Tucows, a Canadian-based, publicly traded Internet services company, has launched a corporate blog; its first post reveals that it is the lucky eBay buyer of Kiko, the defunct online calendar start-up.
Tucows describes its business model:
provides Internet services and download libraries through a global distribution network of 6,000 service providers. This distribution network primarily consists of web hosting companies, ISPs (Internet Service Providers) and other Internet related service companies. These companies use Tucows' provisioned services to offer solutions to their customers: enterprises, small and medium businesses and consumers. Tucows is an accredited registrar with ICANN (the Internet Corporation for Assigned Names and Numbers) and earns most of its revenue from domain name registration services plus hosted email, spam and virus protection, Blogware, website building tools, the Platypus Billing System and digital certificates. Our company is in the business of managing data and simplifying complex business processes for this large and expanding network of service providers, who, in turn, provide e-business products and services to their customers -- an estimated 40-million end-users worldwide. These end-users, primarily small and medium-sized enterprises (SMEs) and individuals, represent one of the fastest growing segments of the Internet economy.
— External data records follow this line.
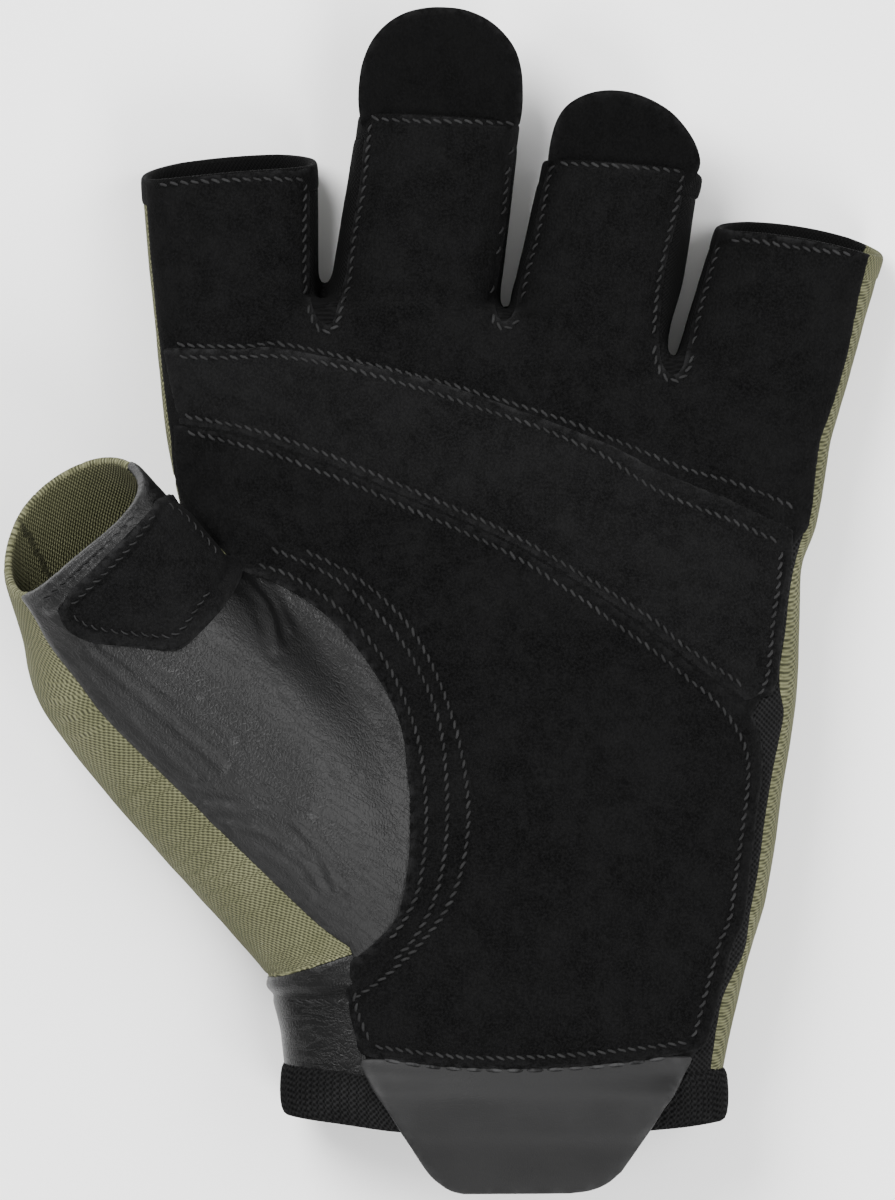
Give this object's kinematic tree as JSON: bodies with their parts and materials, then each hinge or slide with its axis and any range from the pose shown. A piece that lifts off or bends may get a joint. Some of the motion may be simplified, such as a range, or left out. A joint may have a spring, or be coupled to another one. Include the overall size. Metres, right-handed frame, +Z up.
{
  "type": "weightlifting glove",
  "caption": "Open-fingered weightlifting glove for the left hand: padded suede palm, leather thumb, stretch knit back, elastic cuff and pull tabs.",
  "frame": {"origin": "middle of the glove's footprint, on the surface that its back lies on", "axes": "+X across the palm from the thumb to the little finger, +Y towards the fingertips, +Z up, the way the palm faces"},
  "size_m": [0.1302, 0.1744, 0.0429],
  "materials": {
    "olive_knit": "fine ribbed knit, matt",
    "black_suede": "suede, napped and matt",
    "grain_leather": "fine grain, slightly creased, satin",
    "tab_leather": "smooth, fine grain, satin",
    "black_knit": "stretch knit, matt",
    "elastic": "woven elastic, ribbed, matt"
  },
  "bodies": {
    "root": {"back_knit": "olive_knit", "thumb_knit": "olive_knit", "palm_suede": "black_suede", "knuckle_pad": "black_suede", "heel_pad": "black_suede", "thumb_patch": "black_suede", "thumb_leather": "grain_leather", "wrist_leather": "grain_leather", "middle_tab": "black_suede", "ring_tab": "black_suede", "heel_tab": "tab_leather", "index_binding": "black_knit", "middle_binding": "black_knit", "ring_binding": "black_knit", "little_binding": "black_knit", "fourchette_1": "black_knit", "fourchette_2": "black_knit", "fourchette_3": "black_knit", "side_gusset": "elastic", "cuff_band": "elastic"}
  },
  "joints": []
}
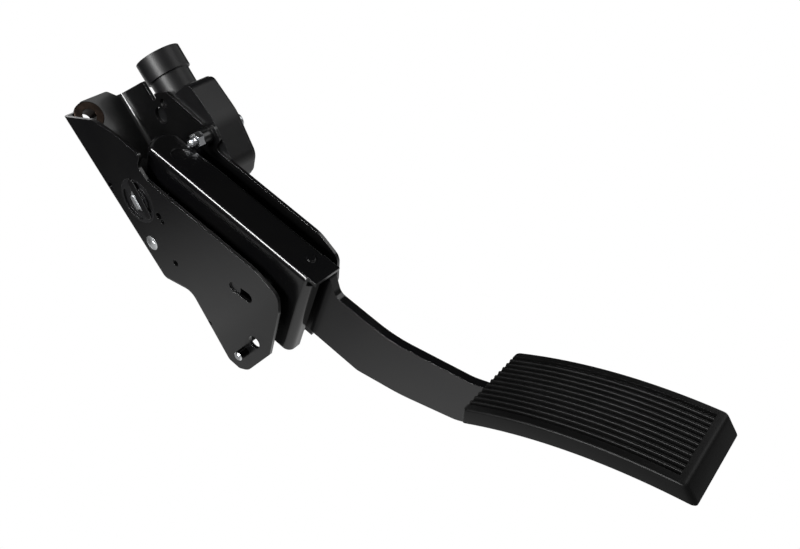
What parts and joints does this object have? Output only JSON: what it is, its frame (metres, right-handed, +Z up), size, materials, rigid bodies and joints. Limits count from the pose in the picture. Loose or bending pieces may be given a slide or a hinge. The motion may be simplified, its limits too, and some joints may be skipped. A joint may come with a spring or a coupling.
{
  "type": "accelerator pedal",
  "caption": "Suspended accelerator pedal: folded steel bracket, sprung lever on a cross shaft, curved arm with ribbed rubber pad, and a position sensor",
  "frame": {"origin": "midway between the two bulkhead bolt holes, on the rear face of the back plate", "axes": "+X to the driver's right, +Y forward into the bulkhead, +Z up"},
  "size_m": [0.0764, 0.2712, 0.2876],
  "materials": {
    "black_coated_steel": "smooth dip-coated black, semi-gloss",
    "black_moulding": "fine moulded grain, semi-matte",
    "black_bearing_plastic": "smooth, semi-matte",
    "ribbed_pad_rubber": "moulded rubber, dull",
    "black_rubber": "moulded rubber, dull",
    "zinc_plated_steel": "bright zinc plating",
    "brown_passivated_steel": "brownish passivated plating",
    "dark_spring_steel": "dark oiled spring steel",
    "tinned_brass": "tinned"
  },
  "bodies": {
    "bracket": {"bracket": "black_coated_steel", "mount_bush_upper": "brown_passivated_steel", "mount_bush_lower": "brown_passivated_steel", "pivot_bush_near": "black_bearing_plastic", "pivot_bush_far": "black_bearing_plastic", "shaft_clip": "dark_spring_steel", "spring_anchor_near": "zinc_plated_steel", "spring_anchor_far": "zinc_plated_steel", "locating_stud": "zinc_plated_steel", "idle_stop": "black_rubber", "full_travel_stop": "black_rubber", "return_spring_near": "dark_spring_steel", "return_spring_far": "dark_spring_steel", "sensor_housing": "black_moulding", "sensor_cover": "black_moulding", "sensor_seal": "black_rubber", "sensor_terminals": "tinned_brass", "sensor_screw_front": "zinc_plated_steel", "sensor_screw_rear": "zinc_plated_steel", "sensor_nut_front": "zinc_plated_steel", "sensor_nut_rear": "zinc_plated_steel"},
    "lever": {"lever_channel": "black_coated_steel", "pivot_shaft": "zinc_plated_steel", "sensor_rotor": "black_bearing_plastic", "pedal_arm": "black_coated_steel", "pad_plate": "black_coated_steel", "pedal_pad": "ribbed_pad_rubber"}
  },
  "joints": [
    {"name": "pedal_pivot", "type": "hinge", "parent": "bracket", "child": "lever", "pos_m": [0, -0.022, -0.0115], "axis": [1, 0, 0], "range_deg": [0, 15], "stiffness_Nm_per_rad": 15.6, "springref_deg": -25.21, "deforming": ["return_spring_near", "return_spring_far"]}
  ]
}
For Tucows, its Kiko purchase represents a build vs. buy decision:
WHY DID WE BUY KIKO
there is really one big reason why we bought Kiko. We needed the functionality, quite desperately, inside of our email platform and it was going to take us a long time to get it. Especially at the level of sophistication Kiko has.
Most webmail platforms have a calendar but very few of them are ever used. It is quite simply a crappy user experience. We as users have a problem with shared calendar inside of Tucows and because we are a mixed-desktop environment we are not able to go with the expensive-frustrating-functional Exchange Server solution. At times there have been real pushes for this internally but I have pushed back and insisted that anything we do with a shared calendar be open standards. There is not much... So why didn't we build it? Well the short answer is we have so many things to do in general and so many exciting things to do with email in particular that it was just not going to be possible until at least Q2 of next year and even then the plan didn't really excite anyone around here. It looked sort of like the next-gen of our current offering. Had this not come up we would have probably stayed the course and looked to catch a break. When it did, we quickly went through a simple calculus...
First and foremost this was about better/faster. We were able to get a key feature done well, and done now. In my view we were lucky with a number of the small things that made this happen. The people were not part of the deal which held down value for one group of buyers. The retail user base was real but not too large, which held down value for another group of potential buyers...
In a nutshell, this was the kind of deal where we were buying exactly what they were selling. That makes for good business and, by the way, is too infrequently the case with Internet services.